Einmal mehr betont Reitbauer die Zwiespältigkeit von Rankings. „Ohne Führer, ohne Guides wäre die österreichische Gastronomie nicht da, wo sie heute ist“, so Reitbauer, der damit den Wettbewerbscharakter derartiger Listen anspricht, der Motivation sein kann. Aber: „Um etwas zu erreichen, braucht es Talent, Ehrgeiz, aber auch eine Riesenportion“ Glück. Und „ein Umfeld, das es möglich macht“, Leute, die einen unterstützen, außerdem erwähnt er Gesundheit als wichtiges Gut.

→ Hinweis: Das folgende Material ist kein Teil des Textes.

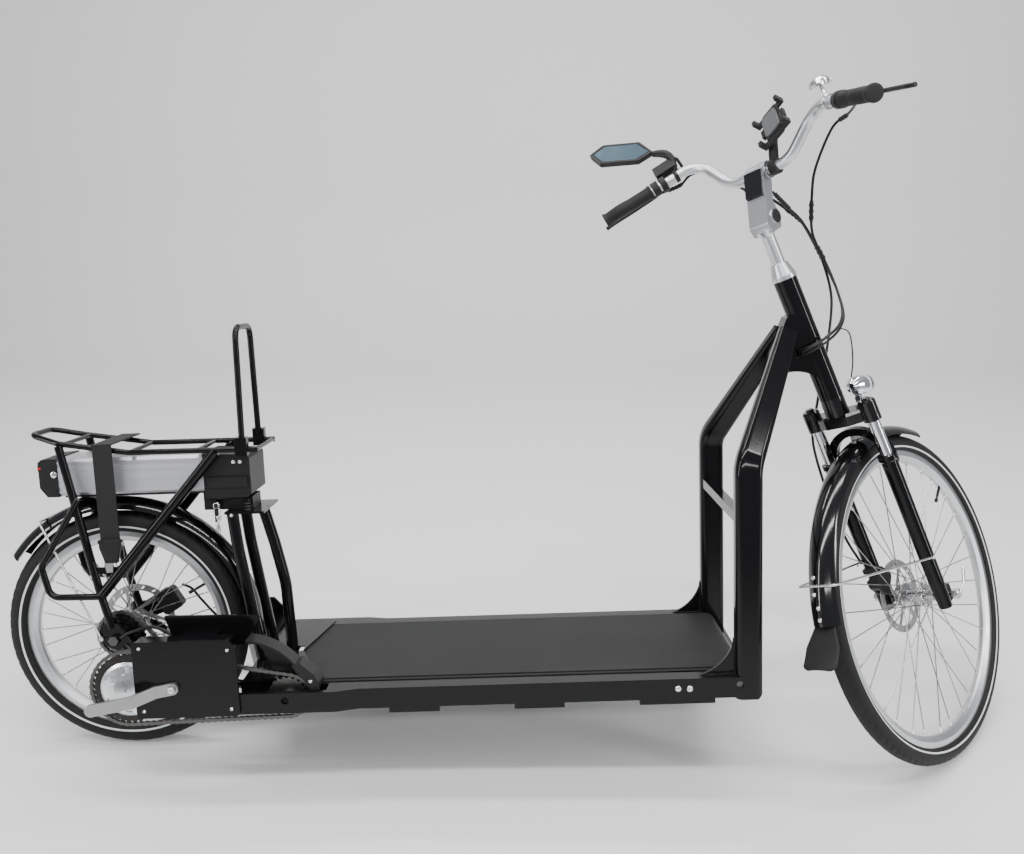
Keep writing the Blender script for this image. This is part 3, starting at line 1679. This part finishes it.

Er erklärt, „der größte Vorteil eines derartigen Führers ist, dass er einen neuen Gast in unser Haus bringen kann“, betont aber auch, dass die Menschen heute „mündig genug“ seien, um selbst zu entscheiden, was sie gut finden, wo sie sich wohlfühlen und sich nicht alleine auf Restaurantführer verlassen. Reitbauer gibt aber auch zu bedenken, man könne gastronomische Betriebe nicht alleine auf ihr Aufscheinen und ihre Platzierung in Rankings beschränken. Der Top-Gastronom spricht davon, viele Restaurants zu kennen, die von „hervorragender Qualität“ sind, aber eben nicht so bekannt und führt weiter aus, dass es sicherlich auch viele Häuser gibt, die „ebenbürtig mit dem Steirereck sind“, sein Betrieb etwa den Vorteil genießt, mitten „in einem Ballungsraum“ gelegen zu sein.

Die Frage, wie es möglich sei, trotz des immensen Erfolges auf dem Boden zu bleiben, findet eine klare Beantwortung: „Ich glaube, jeder, der Gastronomie macht, der tagtäglich im Geschäft steht und das mit Herz und Leidenschaft macht, der hat gar keine Chance, abzuheben.“ Reitbauer sieht seinen Beruf als sein Leben und betont das große Glück, mit seiner Frau eine Partnerin an seiner Seite zu haben, die das alles mitmacht, „das ist unser Leben“.